▼

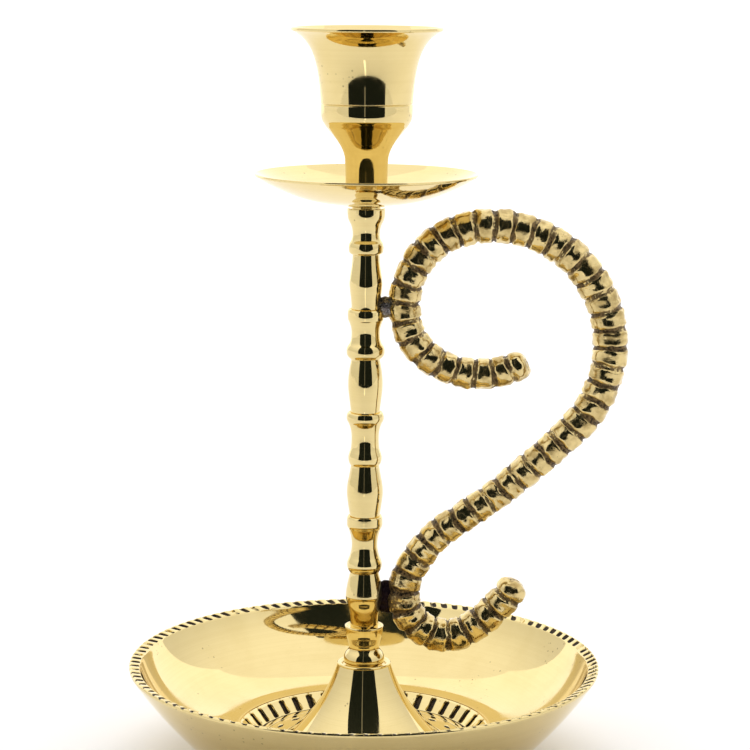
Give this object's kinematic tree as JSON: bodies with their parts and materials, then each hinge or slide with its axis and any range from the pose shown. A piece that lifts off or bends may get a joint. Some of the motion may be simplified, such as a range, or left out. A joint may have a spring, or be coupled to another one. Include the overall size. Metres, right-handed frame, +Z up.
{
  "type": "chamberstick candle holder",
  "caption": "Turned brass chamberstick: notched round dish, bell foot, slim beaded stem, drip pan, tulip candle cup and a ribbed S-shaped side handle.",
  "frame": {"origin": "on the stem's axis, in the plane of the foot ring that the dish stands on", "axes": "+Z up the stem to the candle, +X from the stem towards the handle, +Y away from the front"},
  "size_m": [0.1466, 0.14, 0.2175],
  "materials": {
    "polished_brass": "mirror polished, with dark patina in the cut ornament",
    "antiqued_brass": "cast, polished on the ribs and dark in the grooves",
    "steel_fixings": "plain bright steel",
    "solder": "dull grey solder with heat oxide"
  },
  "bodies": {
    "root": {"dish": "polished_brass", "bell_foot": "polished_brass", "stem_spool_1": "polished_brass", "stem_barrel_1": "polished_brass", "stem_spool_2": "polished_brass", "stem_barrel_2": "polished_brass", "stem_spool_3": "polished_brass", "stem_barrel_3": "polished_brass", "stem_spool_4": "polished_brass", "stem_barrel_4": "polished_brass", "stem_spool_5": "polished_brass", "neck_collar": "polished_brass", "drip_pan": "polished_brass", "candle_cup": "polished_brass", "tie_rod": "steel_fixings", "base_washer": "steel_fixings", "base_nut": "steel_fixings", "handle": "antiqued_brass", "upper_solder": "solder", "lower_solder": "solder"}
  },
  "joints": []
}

▲

Write out each line of the data above again, exactly as given.

- THE SOLUTION -
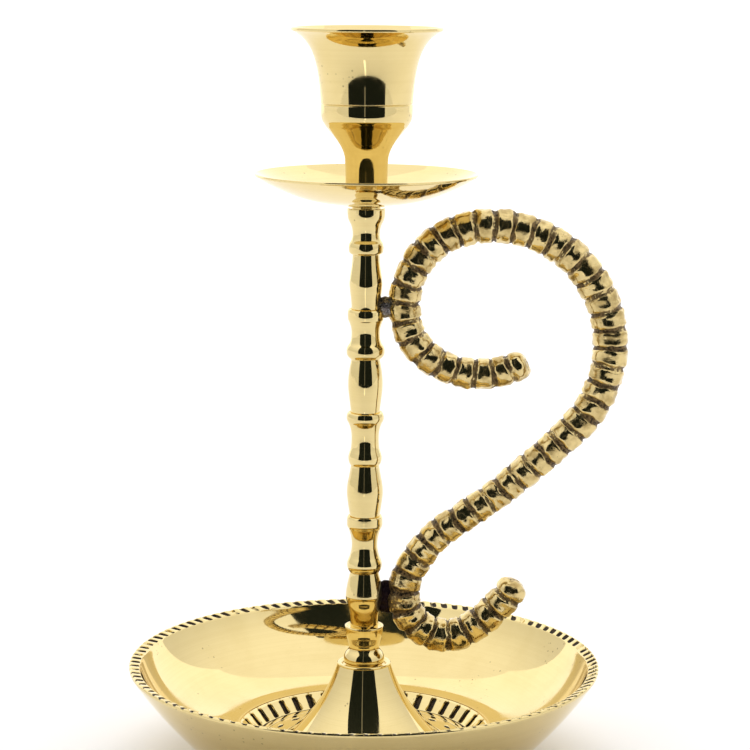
Give this object's kinematic tree as JSON: bodies with their parts and materials, then each hinge or slide with its axis and any range from the pose shown. A piece that lifts off or bends may get a joint. Some of the motion may be simplified, such as a range, or left out. A joint may have a spring, or be coupled to another one. Include the overall size. Metres, right-handed frame, +Z up.
{
  "type": "chamberstick candle holder",
  "caption": "Turned brass chamberstick: notched round dish, bell foot, slim beaded stem, drip pan, tulip candle cup and a ribbed S-shaped side handle.",
  "frame": {"origin": "on the stem's axis, in the plane of the foot ring that the dish stands on", "axes": "+Z up the stem to the candle, +X from the stem towards the handle, +Y away from the front"},
  "size_m": [0.1466, 0.14, 0.2175],
  "materials": {
    "polished_brass": "mirror polished, with dark patina in the cut ornament",
    "antiqued_brass": "cast, polished on the ribs and dark in the grooves",
    "steel_fixings": "plain bright steel",
    "solder": "dull grey solder with heat oxide"
  },
  "bodies": {
    "root": {"dish": "polished_brass", "bell_foot": "polished_brass", "stem_spool_1": "polished_brass", "stem_barrel_1": "polished_brass", "stem_spool_2": "polished_brass", "stem_barrel_2": "polished_brass", "stem_spool_3": "polished_brass", "stem_barrel_3": "polished_brass", "stem_spool_4": "polished_brass", "stem_barrel_4": "polished_brass", "stem_spool_5": "polished_brass", "neck_collar": "polished_brass", "drip_pan": "polished_brass", "candle_cup": "polished_brass", "tie_rod": "steel_fixings", "base_washer": "steel_fixings", "base_nut": "steel_fixings", "handle": "antiqued_brass", "upper_solder": "solder", "lower_solder": "solder"}
  },
  "joints": []
}